Половина хлеба из того, что Александр Георгиевич не довез семье, была отдана могильщикам, выделенным администрацией для дробления ямы в замерзшей земле. Вторую половину хлеба употребили на поддержание сил на обратном пути до дома. Была оформлена справка о факте захоронения, но без указания номера участка и могилы. А весной 1942 года семья обнаружила, что на месте упокоя братьев Владимировых вырыты траншея для братского захоронения…
Моя бабушка Мария Александровна (урожденная Максимова) всю блокаду пережила вместе с дочерью и сыном в Лесном, в доме на Песочной улице, 8/10. В семейном архиве хранится письмо, адресованное моей маме, Людмиле Павловне Владимировой, восемнадцатилетним Всеволодом Богоразом – внуком ученого-этнографа Владимира Германовича Богораз-Тана и единственным сыном Владимира Владимировича Богораза. Всеволод был одноклассником моей мамы и ее первой любовью.

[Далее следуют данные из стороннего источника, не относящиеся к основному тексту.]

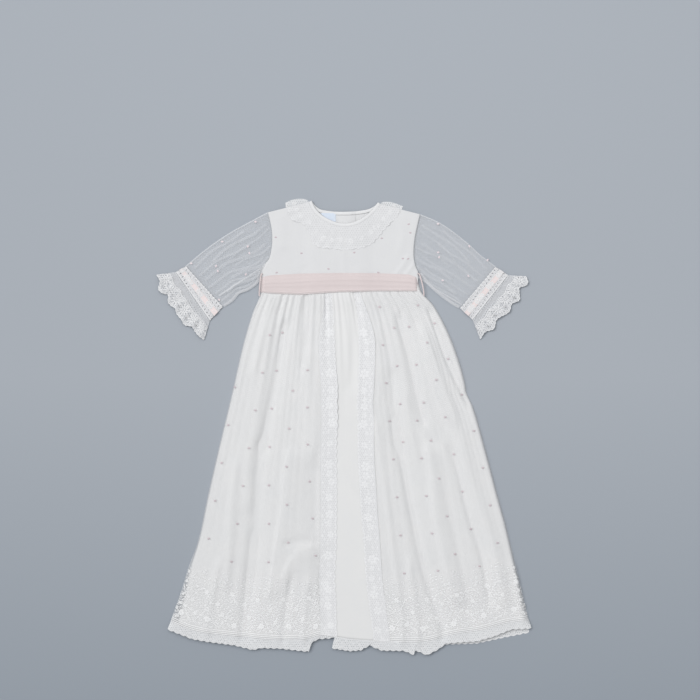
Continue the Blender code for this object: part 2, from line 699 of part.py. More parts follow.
def make_back_half(name, neck_edge, side, waist_x, lap_x, rows):
    """Make one half of the bodice back, from its side seam to its edge at the opening."""
    on_left = waist_x < 0
    neck = part_of(neck_edge, 0.0 if on_left else 1.0, share_at_x(neck_edge, lap_x))
    top = joined((0.5, path((tuple(side(1.0)), tuple(neck(0.0))))), (1.0, neck))
    bottom = path(((waist_x, WAIST_Y), (lap_x, WAIST_Y)))
    opening = path(((lap_x, WAIST_Y), tuple(neck(1.0))))
    plan = patch(bottom, top, side, opening)

    def place(u, v):
        point = plan(u, v)
        return Vector((point.x, point.y, BODICE_LIFT + (lap_rise(point.x) if on_left else 0.0)))

    columns = steps_between(0.0, 0.5, SHOULDER_STEPS) + steps_between(
        0.5, 1.0, BACK_NECK_STEPS) + [1.0]
    make_wall(name, "dotted_net", Lay(columns, rows, place), CLOTH)


def make_label():
    """Make the small bare label inside the back neck."""
    def place(u, v):
        x = LABEL_X[0] + (LABEL_X[1] - LABEL_X[0]) * u
        y = LABEL_Y[0] + (LABEL_Y[1] - LABEL_Y[0]) * v
        return Vector((x, y, BACK_TOP + GAP))

    make_wall("neck_label", "plain_label", Lay((0.0, 1.0), (0.0, 1.0), place), RIBBON)


def make_button(name, y):
    """Make one flat button of the back opening, under the lap, on the surface."""
    disc = bmesh.new()
    bmesh.ops.create_cone(disc, cap_ends=True, segments=BUTTON_SIDES,
                          radius1=BUTTON_RADIUS * MM, radius2=BUTTON_RADIUS * BUTTON_TAPER * MM,
                          depth=BUTTON_THICK * MM)
    bmesh.ops.translate(disc, verts=disc.verts[:],
                        vec=(Vector((OPENING_X, y, BUTTON_THICK / 2)) - MIDDLE) * MM)
    mesh = bpy.data.meshes.new(name)
    disc.to_mesh(mesh)
    disc.free()
    add_object(name, mesh, "button_shell")


def make_binding(name, curve, base, shelf, count):
    """Bind a stretch of the neck edge with a narrow folded strip."""
    def place(u, t):
        point = beside(curve, BINDING_WIDTH * t)(u)
        return Vector((point.x, point.y, base + shelf(point.x)))

    make_wall(name, "white_satin", Lay(shares(count), (0.0, 1.0), place), CLOTH)


def make_neck():
    """Make the bindings and the gathered collar."""
    neck_front, neck_back = neck_runs()
    edge = beside(neck_back, BINDING_WIDTH + GAP)
    left = part_of(neck_back, 0.0, share_at_x(edge, LAP_LEFT_EDGE))
    right = part_of(neck_back, share_at_x(edge, LAP_RIGHT_EDGE), 1.0)
    make_binding("neck_binding_front", neck_front, FRONT_BASE, lap_shelf, NECK_STEPS)
    make_binding("neck_binding_back_left", left, BODICE_LIFT, lap_rise, BACK_NECK_STEPS)
    make_binding("neck_binding_back_right", right, BODICE_LIFT, lambda x: 0.0, BACK_NECK_STEPS)

    inner = beside(neck_front, BINDING_WIDTH + GAP)
    outer = path(COLLAR_FRONT)
    base = FRONT_BASE + CLOTH + EASE

    def place_front(u, t):
        wave = 0.5 - 0.5 * math.cos(2 * math.pi * COLLAR_WAVES * u)
        rise = COLLAR_WAVE_HEIGHT * wave * uneven(COLLAR_UNEVEN, u) * t
        point = inner(u).lerp(outer(u), t)
        shelf = lap_shelf(point.x) + (LAP_LIFT - lap_shelf(point.x)) * COLLAR_SHELF
        return Vector((point.x, point.y, base + shelf + rise))

    columns = shares(COLLAR_WAVES * 4)
    make_wall("collar_front", "white_lace", Lay(columns, (0.0, 0.5, 1.0), place_front), LACE)

    seam = beside(neck_back, BINDING_WIDTH + GAP)
    for side, end, edge in (("left", COLLAR_BACK_LEFT_END, COLLAR_BACK_LEFT),
                            ("right", COLLAR_BACK_RIGHT_END, COLLAR_BACK_RIGHT)):
        start = COLLAR_BACK_START if side == "left" else 1.0 - COLLAR_BACK_START
        neck = part_of(seam, start, share_at_x(seam, edge[-1][0]))
        far = path(((neck(1.0).x, neck(1.0).y), edge[-1]))
        end_curve = path((tuple(neck(0.0)),) + end)
        plan = patch(neck, path(edge), end_curve, far)

        def place_back(u, t, plan=plan):
            point = plan(u, t)
            return Vector((point.x, point.y, 0.0))

        make_wall(f"collar_back_{side}", "white_lace",
                  Lay(shares(COLLAR_BACK_COLUMNS), shares(COLLAR_BACK_ROWS), place_back), LACE)


def make_sash():
    """Make the ribbon sash, in front and behind, and the thread loops that carry it."""
    bend, flat = SASH_BEND
    columns = [0.0, bend] + steps_between(flat, 1.0 - flat, SASH_COLUMNS)
    columns += [1.0 - flat, 1.0 - bend, 1.0]
    floor = BODICE_LIFT + 2 * CLOTH + 2 * EASE + PRESSED[1][1] + NET + EASE
    top = FRONT_BASE + CLOTH + EASE

    def plan(u, t):
        left = SASH_LEFT[0] + (SASH_LEFT[1] - SASH_LEFT[0]) * t
        right = SASH_RIGHT[0] + (SASH_RIGHT[1] - SASH_RIGHT[0]) * t
        upper = look_up(SASH_EDGES, u, 1)
        lower = look_up(SASH_EDGES, u, 2)
        return Vector((left + (right - left) * u, lower + (upper - lower) * t, 0.0))

    def place(u, t):
        point = plan(round(u) if u in (bend, 1.0 - bend) else u, t)
        if u in (0.0, 1.0):
            return point + Vector((0, 0, NET + GAP))
        rise = floor + (top - floor) * ease((t - SASH_STEP) / (1.0 - SASH_STEP))
        drift, beat = SASH_CREASE_DRIFT
        crease = abs(math.sin(math.pi * (SASH_CREASES * t + drift * math.sin(beat * u))))
        rise += lap_shelf(point.x) + SASH_CREASE * crease
        if u in (bend, 1.0 - bend):
            rise -= SASH_BEND_DROP
        return point + Vector((0, 0, rise))

    def grow(u, _t):
        out = -1.0 if u < 0.5 else 1.0
        if u in (0.0, 1.0):
            return Vector((out, 0, 0))
        if u in (bend, 1.0 - bend):
            return Vector((SASH_BEND_LEAN * out, 0, SASH_BEND_LEAN))
        return Vector((0, 0, 1.0))

    make_wall("sash_front", "pink_ribbon", Lay(columns, shares(SASH_ROWS), place), RIBBON, grow)

    def place_back(u, t):
        point = plan(u, t)
        return point + Vector((RIBBON * (2 * u - 1), 0, 0))

    make_wall("sash_back", "pink_ribbon", Lay(shares(8), (0.0, 1.0), place_back), RIBBON)
    for name, out, reach, upper, lower in LOOPS:
        make_loop(name, out * reach, Vector(upper), Vector(lower))


def make_loop(name, reach, upper, lower):
    """Make one thread loop, which stands off the side seam round the sash."""
    data = bpy.data.curves.new(name, "CURVE")
    data.dimensions = "3D"
    data.bevel_depth = LOOP_RADIUS * MM
    data.bevel_resolution = 2
    data.use_fill_caps = True
    spline = data.splines.new("POLY")
    steps = shares(LOOP_STEPS)
    spline.points.add(len(steps) - 1)
    for point, share in zip(spline.points, steps):
        along = (1.0 - math.cos(math.pi * share)) / 2
        bow = max(math.sin(math.pi * share), 0.0)
        place = lower.lerp(upper, along) + Vector((reach * bow ** 0.5, 0, LOOP_ARCH * bow))
        point.co = (*((place - MIDDLE) * MM), 1.0)
    item = bpy.data.objects.new(name, data)
    bpy.data.collections[GOWN].objects.link(item)
    data.materials.append(finish("white_thread"))


def make_sleeve(side, top_edge, under_edge, armhole, band, frill):
    """Make one sleeve with its cuff band and scalloped frill, as three flattened tubes."""
    out = -1 if side == "left" else 1
    hole = [(x + out * GAP, y) for x, y in reversed(armhole)]
    cuff = path((top_edge[-1], under_edge[-1]))
    sleeve_plan = patch(path(hole), cuff, path(top_edge), path(under_edge))
    stations = [0.0, SLEEVE_EDGE, *SLEEVE_STATIONS[1:-1], 1.0 - SLEEVE_EDGE, 1.0]
    make_flat_tube(f"sleeve_{side}", "dotted_net", sleeve_plan, SLEEVE_ROWS, stations,
                   SLEEVE_RISE, SLEEVE_FLOOR, SLEEVE_PUFF)

    start = beside(cuff, -out * GAP)
    band_edge = path(band)
    band_plan = patch(start, band_edge, path((tuple(start(0.0)), band[0])),
                      path((tuple(start(1.0)), band[1])))
    flat = ((0.0, CUFF_HEIGHT), (1.0, CUFF_HEIGHT))
    ground = ((0.0, 0.0), (1.0, 0.0))
    make_flat_tube(f"cuff_band_{side}", "white_lace", band_plan, CUFF_ROWS, CUFF_STATIONS, flat,
                   ground, 0.0)

    seam = beside(band_edge, -out * GAP)
    tips = path(frill)

    def edge(u):
        point = tips(u)
        back = (seam(u) - point).normalized()
        return point + back * scallop(u, FRILL_SCALLOPS, FRILL_SCALLOP_DEPTH)

    frill_plan = patch(seam, edge, path((tuple(seam(0.0)), tuple(edge(0.0)))),
                       path((tuple(seam(1.0)), tuple(edge(1.0)))))
    make_flat_tube(f"cuff_frill_{side}", "white_lace", frill_plan, CUFF_ROWS,
                   shares(FRILL_SCALLOPS * 4), ((0.0, CUFF_HEIGHT), (1.0, FRILL_HEIGHT)), ground,
                   FRILL_WAVE_HEIGHT, FRILL_WAVES)


def make_flat_tube(name, finish_name, plan, rows, stations, rise, floor, puff, waves=2):
    """Make a flattened tube on a flat plan: 0 to 1 from its top edge to its under edge."""
    ends = (stations[0], stations[-1])

    def skin(u, v, layer, inner):
        width = (plan(1.0, v) - plan(0.0, v)).length
        inset = (NET + GAP) / width
        shown = clamp(u, inset, 1.0 - inset) if inner else u
        point = plan(shown, v)
        height = look_up(rise, v)
        swell = 0.5 - 0.5 * math.cos(2 * math.pi * waves * u)
        extra = puff * swell * v if waves > 2 else puff * swell * math.sin(math.pi * v)
        if layer < 0:
            extra = 0.0
        middle = look_up(floor, v) + height / 2
        half = height / 2 + extra - (NET if inner else 0.0)
        if u in ends:
            half *= TUBE_EDGE
        return Vector((point.x, point.y, middle + layer * half))

    make_tube(name, finish_name, stations, rows, skin)


def main():
    clear_scene()
    if GOWN not in bpy.data.collections:
        bpy.context.scene.collection.children.link(bpy.data.collections.new(GOWN))
    make_skirt()
    make_bodice()
    make_neck()
    make_sash()
    make_sleeve("left", SLEEVE_LEFT_TOP, SLEEVE_LEFT_UNDER, ARMHOLE_LEFT, BAND_LEFT, FRILL_LEFT)
    make_sleeve("right", SLEEVE_RIGHT_TOP, SLEEVE_RIGHT_UNDER, ARMHOLE_RIGHT, BAND_RIGHT,
                FRILL_RIGHT)


main()
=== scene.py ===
# %% [markdown]
# # A christening gown in its real cloth
#
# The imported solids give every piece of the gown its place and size. This lesson puts real
# cloth in those places: thin net over batiste, lace that is stitched together from small
# satin pads, a sheer ribbon sash. Everything is worked out in millimetres on the table that
# the gown lies on. X runs to the right, Y from the hem to the neck and Z up.

# %% Load the frame
import math

import bpy
import numpy as np
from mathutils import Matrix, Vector
from mathutils.bvhtree import BVHTree


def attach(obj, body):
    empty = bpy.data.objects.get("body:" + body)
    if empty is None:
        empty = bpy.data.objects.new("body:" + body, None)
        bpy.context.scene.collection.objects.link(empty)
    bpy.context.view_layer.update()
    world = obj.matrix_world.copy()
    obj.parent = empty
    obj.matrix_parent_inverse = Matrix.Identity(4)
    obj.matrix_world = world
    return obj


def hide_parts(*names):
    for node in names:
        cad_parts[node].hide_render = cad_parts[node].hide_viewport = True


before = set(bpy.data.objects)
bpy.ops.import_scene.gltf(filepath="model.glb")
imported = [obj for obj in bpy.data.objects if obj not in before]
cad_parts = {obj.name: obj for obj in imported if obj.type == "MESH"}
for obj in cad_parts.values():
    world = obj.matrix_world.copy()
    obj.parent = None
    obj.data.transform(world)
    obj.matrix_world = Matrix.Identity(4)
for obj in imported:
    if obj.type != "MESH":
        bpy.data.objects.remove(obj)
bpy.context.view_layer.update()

# %% [markdown]
# ## Numbers that every piece shares
#
# The solids were drawn in millimetres from the centre front, so this file keeps the same
# numbers and only turns them into the frame's metres when a mesh is made. Small helpers read
# the short tables and shape the cloth: a look-up, a soft ramp, a wave and a ridge.

# %% Units and small helpers
MM = 0.001
MIDDLE = np.array((4.0, -0.67, 0.0))  # the frame's origin, in table millimetres


def to_frame(points):
    """Turn table millimetres into the frame's metres."""
    return (np.asarray(points, float) - MIDDLE) * MM


def ease(value):
    """Turn a straight 0 to 1 ramp into one that starts and ends softly."""
    value = np.clip(value, 0.0, 1.0)
    return value * value * (3.0 - 2.0 * value)


def look_up(rows, key, column=1):
    """Read a column of a short table, in straight steps between its rows."""
    return np.interp(key, [row[0] for row in rows], [row[column] for row in rows])


def even(count):
    """Even shares from 0 to 1."""
    return np.linspace(0.0, 1.0, count)


def swell(turns):
    """A soft wave between 0 and 1, that starts each of its turns at 0."""
    return 0.5 - 0.5 * np.cos(math.tau * turns)


def bump(distance, left, right):
    """A soft ridge: 1 on its crest, falling off over its own width on either side."""
    width = np.where(distance < 0.0, left, right)
    return np.exp(-(distance / width) ** 2)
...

«Привет с Большой земли, дорогая Люся, – писал Всеволод. – Извини, что так долго не отвечал на твое письмо, полученное мной 4 августа. Меня перебрасывали из части в часть, мы делали ночные переходы до 40 км. Теперь нахожусь в боевой части. Через два дня идем на передовую. Будем гнать немцев от нашего города. Чувствую себя великолепно, тем более что попал по специальности в танково-истребительное подразделение ИТР. Товарищи прекрасные. Люся, если будет малейшая возможность, прошу, пожалуйста, помоги моей маме, хоть чем-нибудь, ведь она осталась совсем одна. Прощай, дорогая, если можешь, пришли фотокарточку. Твой Всеволод».